Amazon.co.uk Review
Pit Droids poses the age-old maths question: "If a droid travelling five miles per hour leaves Mos Espa at dawn, how long will it take to get to the Arena Gate?" Watto, Tatooine's notorious junk dealer, has purchased a large pit-droids shipment to help with the pod races. Naturally, the droids don't know the way, leaving you to direct the capering mechanoids to their goals by placing various arrows in their path.
Right from the slick panoramic interface, Pit Droids is a blast. C-3PO's thorough tutorials (featuring the inimitable Anthony Daniels) and R2-D2's chirpy in-game help will have you herding the hordes of droids in no time. Not only do you need to avoid collisions, you need to change droids' attributes, sort them and adjust the timing of their patterns. While holding your attention with the frenetic puzzle-solving fun, Pit Droids quietly refines your logical-thinking and problem-solving skills, making it a great game for older children as well as adults.

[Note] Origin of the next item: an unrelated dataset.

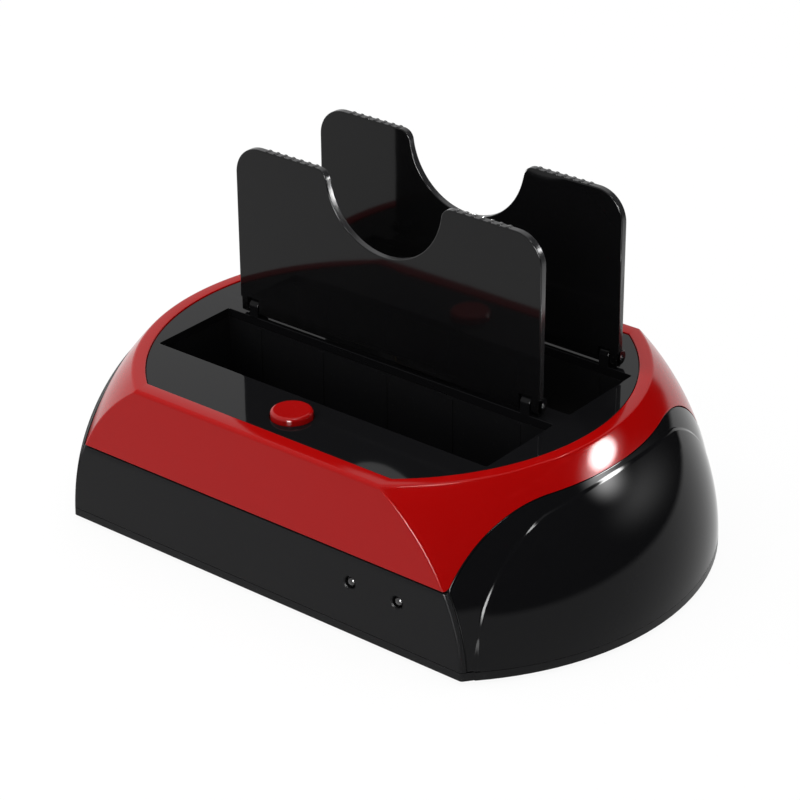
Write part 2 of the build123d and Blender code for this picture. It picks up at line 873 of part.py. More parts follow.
def sata_socket():
    """Drive socket with a signal slot and a power slot, each with its keyed end."""
    y = -bay_y + sata_shift
    half_x, half_y = sata_width / 2, sata_thick / 2
    body = block(sata_x - half_x, sata_x + half_x, y - half_y, y + half_y, board_top, socket_top)
    low = socket_top - sata_slot_depth
    total = sata_signal_width + sata_rib + sata_power_width
    left, right = sata_x - total / 2, sata_x + total / 2
    half = sata_slot / 2
    slots = [(left, left + sata_signal_width), (right - sata_power_width, right)]
    for left, right in slots:
        body = body - block(left, right, y - half, y + half, low, socket_top + overrun)
        key = block(right - sata_slot, right, y - half - sata_key, y, low, socket_top + overrun)
        body = body - key
    return body


def pin_socket(x, y, pins, pitch, length, thick):
    """Two-row socket with a square hole for each drive pin."""
    half_x, half_y = length / 2, thick / 2
    body = block(x - half_x, x + half_x, y - half_y, y + half_y, board_top, socket_top)
    half = pin_hole_share * pitch / 2
    low = socket_top - pin_hole_depth
    holes = []
    for row in range(ide_rows):
        hole_y = y + (row - (ide_rows - 1) / 2) * pitch
        for number in range(pins):
            hole_x = x + (number - (pins - 1) / 2) * pitch
            holes.append(block(
                hole_x - half, hole_x + half, hole_y - half, hole_y + half, low, socket_top + overrun
            ))
    return body - holes


def ide_power_socket():
    """Four-way power socket with two cut corners and round contacts."""
    y = bay_y + ide_shift
    half_x, half_y = ide_power_width / 2, ide_power_thick / 2
    left, right = ide_power_x - half_x, ide_power_x + half_x
    body = block(left, right, y - half_y, y + half_y, board_top, socket_top)
    body = chamfer(body.edges().filter_by(Axis.Z).group_by(Axis.Y)[0], ide_power_chamfer)
    for number in range(ide_power_pin_count):
        x = ide_power_x + (number - (ide_power_pin_count - 1) / 2) * ide_power_pitch
        body = body - drum(ide_power_hole, socket_top - pin_hole_depth, socket_top + overrun, x, y)
    return body


def chip(share, y, width, depth):
    """Flat chip on a skirt of legs, at a share of the way from the board's middle to its end."""
    x = board_half_x * share
    half_x, half_y = width / 2, depth / 2
    top = board_top + chip_height
    body = block(x - half_x, x + half_x, y - half_y, y + half_y, board_top, top)
    left, right = x - half_x - chip_leg_reach, x + half_x + chip_leg_reach
    front, back = y - half_y - chip_leg_reach, y + half_y + chip_leg_reach
    leg_top = board_top + chip_leg_height
    side_x, side_y = half_x * chip_leg_share, half_y * chip_leg_share
    body = body + block(left, right, y - side_y, y + side_y, board_top, leg_top)
    return body + block(x - side_x, x + side_x, front, back, board_top, leg_top)


def crystal():
    """Low metal can with round ends."""
    can = extrude(SlotOverall(crystal_width, crystal_depth), amount=crystal_height)
    return Pos(board_half_x * crystal_share, crystal_y, board_top) * can


def capacitors():
    """A row of round capacitors, each with its rolled groove near the foot."""
    cans = []
    groove_low = board_top + capacitor_height * capacitor_groove_share
    groove_high = groove_low + capacitor_groove
    for number in range(capacitor_count):
        x = board_half_x * capacitor_first_share + number * capacitor_step
        can = drum(capacitor_radius, board_top, board_top + capacitor_height, x, power_row_y)
        ring = drum(capacitor_radius + overrun, groove_low, groove_high, x, power_row_y)
        neck = drum(capacitor_radius - capacitor_groove, groove_low, groove_high, x, power_row_y)
        cans.append(can - (ring - neck))
    return Compound(cans)


def coil():
    """Power coil: two round flanges on a wound core."""
    x = board_half_x * coil_share
    top = board_top + coil_height
    body = drum(coil_radius, board_top, board_top + coil_flange, x, power_row_y)
    body = body + drum(coil_core_radius, board_top, top, x, power_row_y)
    return body + drum(coil_radius, top - coil_flange, top, x, power_row_y)


def dc_inlet():
    """Moulded inlet with a round mouth."""
    half = dc_width / 2
    back = back_face
    body = block(dc_x - half, dc_x + half, back - dc_depth, back, board_top, board_top + dc_height)
    mouth = rod(dc_hole, back - dc_hole_depth, back + overrun, dc_x, board_top + dc_height / 2)
    return body - mouth


def dc_inlet_pin():
    """Centre pin of the inlet."""
    front, back = back_face - dc_hole_depth, back_face - dc_pin_sunk
    return rod(dc_pin_radius, front, back, dc_x, board_top + dc_height / 2)


def usb_profile(grow):
    """Face of the square USB socket, with its two upper corners cut."""
    width, height = usb_width + 2 * grow, usb_height + 2 * grow
    face = Pos(usb_x, board_top + usb_height / 2) * Rectangle(width, height)
    return chamfer(face.vertices().group_by(Axis.Y)[-1], usb_chamfer + grow)


def usb_shell():
    """Folded metal can round the USB socket."""
    can = Plane.XZ.offset(-back_face) * usb_profile(0)
    inner = Plane.XZ.offset(-back_face - overrun) * usb_profile(-usb_wall)
    body = extrude(can, amount=usb_depth)
    return body - extrude(inner, amount=usb_depth - usb_wall + overrun)


def usb_insert():
    """Insulator inside the can, with the tongue that carries the contacts."""
    front = back_face - usb_depth + usb_wall
    face = Plane.XZ.offset(-(back_face - usb_cavity_depth)) * usb_profile(-usb_wall - screw_play)
    body = extrude(face, amount=usb_depth - usb_cavity_depth - usb_wall)
    half_w, half_h = usb_tongue_width / 2, usb_tongue_height / 2
    z = board_top + usb_height / 2
    end = back_face - usb_wall
    return body + block(usb_x - half_w, usb_x + half_w, front, end, z - half_h, z + half_h)


def esata_socket():
    """Low drive data socket with a keyed slot and its tongue."""
    half = esata_width / 2
    top = board_top + esata_height
    body = block(esata_x - half, esata_x + half, back_face - esata_depth, back_face, board_top, top)
    half_w, half_h = esata_mouth_width / 2, esata_mouth_height / 2
    z = board_top + esata_height / 2
    front = back_face - esata_mouth_depth
    low, high = z - half_h, z + half_h
    body = body - block(esata_x - half_w, esata_x + half_w, front, back_face + overrun, low, high)
    left, right = esata_x - half_w + esata_tongue, esata_x + half_w - esata_tongue
    tongue_top = high - esata_tongue_gap
    tongue_low = tongue_top - esata_tongue
    return body + block(left, right, front, back_face - esata_tongue_gap, tongue_low, tongue_top)


def rocker_axis():
    """Where the rocker's upright axis stands in plan."""
    return rocker_x, half_depth - rocker_pivot_depth


def power_rocker():
    """Rocker with a hollow face, tilted to off, on two stub axles."""
    outline = Polyline(
        (-rocker_half, -rocker_heel), (-rocker_half, rocker_face), (0, rocker_face - rocker_dip),
        (rocker_half, rocker_face), (rocker_half, -rocker_heel), close=True,
    )
    tall = rocker_height / 2
    body = Pos(0, 0, -tall) * extrude(make_face(outline), amount=rocker_height)
    body = body + drum(rocker_axle_radius, -tall - rocker_axle_length, tall + rocker_axle_length)
    x, y = rocker_axis()
    return Pos(x, y, rocker_z) * Rot(0, 0, -rocker_throw / 2) * body


def rocker_housing():
    """Frame that snaps in behind the back wall and holds the rocker's axles."""
    x, y = rocker_axis()
    face = half_depth - case_wall - screw_play
    half = rocker_half + rocker_play
    tall = rocker_height / 2 + rocker_side_play
    floor = y - rocker_heel - rocker_half * sin(radians(rocker_throw / 2)) - switch_floor_clear
    back = face - switch_body_depth
    outer_x, outer_z = half + switch_body_wall, tall + switch_body_wall
    low, high = rocker_z - outer_z, rocker_z + outer_z
    body = block(x - outer_x, x + outer_x, back, face, low, high)
    rim_x, rim_z = outer_x + switch_bezel_width, outer_z + switch_bezel_width
    low, high = rocker_z - rim_z, rocker_z + rim_z
    body = body + block(x - rim_x, x + rim_x, face - switch_bezel_thick, face, low, high)
    low, high = rocker_z - tall, rocker_z + tall
    body = body - block(x - half, x + half, floor, face + overrun, low, high)
    axle = rocker_axle_radius + pin_play
    eye_reach = tall + switch_body_wall + overrun
    return body - drum(axle, rocker_z - eye_reach, rocker_z + eye_reach, x, y)


def rocker_terminals():
    """Three flat terminals behind the rocker's housing, down to the main board."""
    back = half_depth - case_wall - screw_play - switch_body_depth
    half = terminal_width / 2
    tabs = []
    for number in (-1, 0, 1):
        x = rocker_x + number * terminal_pitch
        tabs.append(block(x - half, x + half, back - terminal_thick, back, board_top, rocker_z))
    return Compound(tabs)


def ide_places():
    """Sockets that come up through the rear well's floor: x, y, length and width."""
    return [
        (ide_x, bay_y + ide_shift, ide_length, ide_thick),
        (small_ide_x, bay_y + small_ide_shift, small_ide_length, small_ide_thick),
        (ide_power_x, bay_y + ide_shift, ide_power_width, ide_power_thick),
    ]


def build():
    """Every piece of the dock, by the name of its file."""
    form = case_form()
    swelling = bulge(0)
    right_cover = side_cover(form, swelling)
    one_flap = flap()
    pins = hinge_pins()
    front_axis = Pos(0, hinge_y - bay_y, hinge_z)
    rear_axis = Pos(0, hinge_y + bay_y, hinge_z)
    return {
        "base_plate": base_plate(form, swelling),
        "rubber_feet": rubber_feet(),
        "lower_case": lower_case(form),
        "upper_shell": upper_shell(form),
        "side_cover_right": right_cover,
        "side_cover_left": mirror(right_cover, about=Plane.YZ),
        "top_plate": top_plate(),
        "front_well": bay_well(-1, [(sata_x, -bay_y + sata_shift, sata_width, sata_thick)]),
        "rear_well": bay_well(1, ide_places()),
        "front_flap": front_axis * one_flap,
        "rear_flap": rear_axis * one_flap,
        "front_hinge_pins": front_axis * pins,
        "rear_hinge_pins": rear_axis * pins,
        "push_button": push_button(),
        "button_spring": button_spring(),
        "push_switch": push_switch(),
        "switch_board": switch_board(),
        "switch_screws": switch_screws(),
        "switch_lead": switch_lead(),
        "lead_header": lead_header(),
        "power_lamp": lamp(power_lamp_x),
        "activity_lamp": lamp(activity_lamp_x),
        "main_board": main_board(),
        "sata_socket": sata_socket(),
        "ide_socket": pin_socket(
            ide_x, bay_y + ide_shift, ide_pin_count, ide_pitch, ide_length, ide_thick
        ),
        "small_ide_socket": pin_socket(
            small_ide_x, bay_y + small_ide_shift, small_ide_pin_count, small_ide_pitch,
            small_ide_length, small_ide_thick,
        ),
        "ide_power_socket": ide_power_socket(),
        "bridge_chip": chip(bridge_chip_share, bridge_chip_y, bridge_chip_size, bridge_chip_size),
        "memory_chip": chip(memory_chip_share, memory_chip_y, memory_chip_width, memory_chip_depth),
        "crystal": crystal(),
        "capacitors": capacitors(),
        "coil": coil(),
        "dc_inlet": dc_inlet(),
        "dc_inlet_pin": dc_inlet_pin(),
        "usb_shell": usb_shell(),
        "usb_insert": usb_insert(),
        "esata_socket": esata_socket(),
        "power_rocker": power_rocker(),
        "rocker_housing": rocker_housing(),
        "rocker_terminals": rocker_terminals(),
        "case_screws": case_screws(),
        "board_screws": board_screws(),
        "plate_screws": plate_screws(),
    }


os.makedirs("parts", exist_ok=True)
for name, piece in build().items():
    lifted = Pos(0, 0, foot_proud) * piece
    export_step(lifted, f"parts/{name}.step")
    print(name, len(lifted.solids()), round(lifted.volume, 1))
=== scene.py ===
import json
import logging
import math
from dataclasses import dataclass
from enum import Enum
from functools import cache
from typing import Iterable, Sequence

import bmesh
import bpy
import numpy as np
from mathutils import Matrix, Vector


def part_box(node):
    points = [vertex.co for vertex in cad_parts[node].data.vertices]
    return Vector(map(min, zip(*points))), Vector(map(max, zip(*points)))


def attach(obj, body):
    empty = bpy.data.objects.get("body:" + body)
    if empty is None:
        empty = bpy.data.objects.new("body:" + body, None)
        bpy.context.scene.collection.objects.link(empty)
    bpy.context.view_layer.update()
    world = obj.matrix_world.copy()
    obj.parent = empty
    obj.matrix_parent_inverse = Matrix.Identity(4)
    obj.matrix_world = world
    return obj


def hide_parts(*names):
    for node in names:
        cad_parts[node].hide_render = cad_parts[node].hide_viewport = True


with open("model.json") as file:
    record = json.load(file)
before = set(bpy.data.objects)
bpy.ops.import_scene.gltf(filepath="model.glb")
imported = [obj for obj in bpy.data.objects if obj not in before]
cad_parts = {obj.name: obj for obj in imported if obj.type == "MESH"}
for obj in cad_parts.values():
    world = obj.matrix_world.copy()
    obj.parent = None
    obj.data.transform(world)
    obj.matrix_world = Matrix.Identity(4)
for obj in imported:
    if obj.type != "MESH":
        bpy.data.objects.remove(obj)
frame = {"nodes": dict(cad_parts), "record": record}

log = logging.getLogger("dock")

Point = tuple[float, float, float]
Flat = tuple[float, float]

MM = 0.001
FOOT_RISE = 1.2
CASING = "casing"
HALF_PI = math.pi / 2
WELD, SLIVER, ON_AXIS = 1e-7, 1e-8, 1e-6
SHARP = 35.0
FLOAT = "NodeSocketFloat"


class Finish(Enum):
    """Every finish that a piece of the dock may wear, by the record's slot."""

    CASE_BLACK = "black_case"
    SHELL_RED = "red_shell"
    GLOSS_BLACK = "black_gloss"
    FLAP_BLACK = "flap_black"
    BUTTON_RED = "red_button"
    FOOT_RUBBER = "foot_rubber"
    PIN_STEEL = "pin_steel"
    SCREW_STEEL = "screw_steel"
    BOARD_GREEN = "board_green"
    SOCKET_BLACK = "socket_black"
    SOCKET_WHITE = "socket_white"
    LAMP_SMOKE = "lamp_smoke"
    CHIP_BLACK = "chip_black"
    CAN_METAL = "can_metal"
    LEAD_GREY = "lead_grey"


# ---------------------------------------------------------------- node trees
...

Pit Droids rewards progress with comic short films of the clowning droids in action. Eight locations offer more than 300 puzzles spanning three levels of difficulty, and the Puzzle Editor lets you build your own devices. It's enough to keep you interested for as long as the droids keep you scrambling. --Jack Gardiner, amazon.com
From Children's Software Revue®
There aren't too many programs out there that can captivate eleven year old girls, sixteen year old boys and 40 year old software reviewers, but this one sure does. An amazingly strong exercise in logical thinking, the program presents a series of successively more difficult puzzles all housed within graphically rich Star Wars settings. The overall goal of the game is to lead a group of robots called Pit Droids through various obstacle courses until they reach their final destination, The Podrace Arena. Kids have to figure out how to program the Droids so they'll move the right way through each puzzle. They do so by manipulating tiles that have varying functions. For instance, a red arrow makes red Droids turn a certain direction, while a 1:2 ratio tile divides a column of Droids in two directions at the ratio of- you guessed it- one to two. As players correctly navigate each puzzle, they rack up points and can open up deeper levels of the game. Why is this so engaging and educationally robust? First of all, the Droids are downright cute and pretty funny as well. Kids and adults naturally take to these creatures and want to help them reach their goal. Second, the challenge levels are designed so that each hurdle is just a little bit tougher than the last- doable, but tricky. Plus, there's a great tutorial mode within easy reach, should you get stuck. Finally, the logic exercises presented in each puzzle are designed so that the player is in complete control. He or she can stop the action in mid-play, manipulate variables and even reverse the action if a proposed solution doesn't solve the puzzle. When the learner controls the learning, there is ownership over the activity and the outcome.
The program has great depth of content with 300 puzzles that vary considerably in difficulty and a puzzle editor that lets players create their own challenges. This game earns high marks for both educational value and sheer fun- it's a real winner.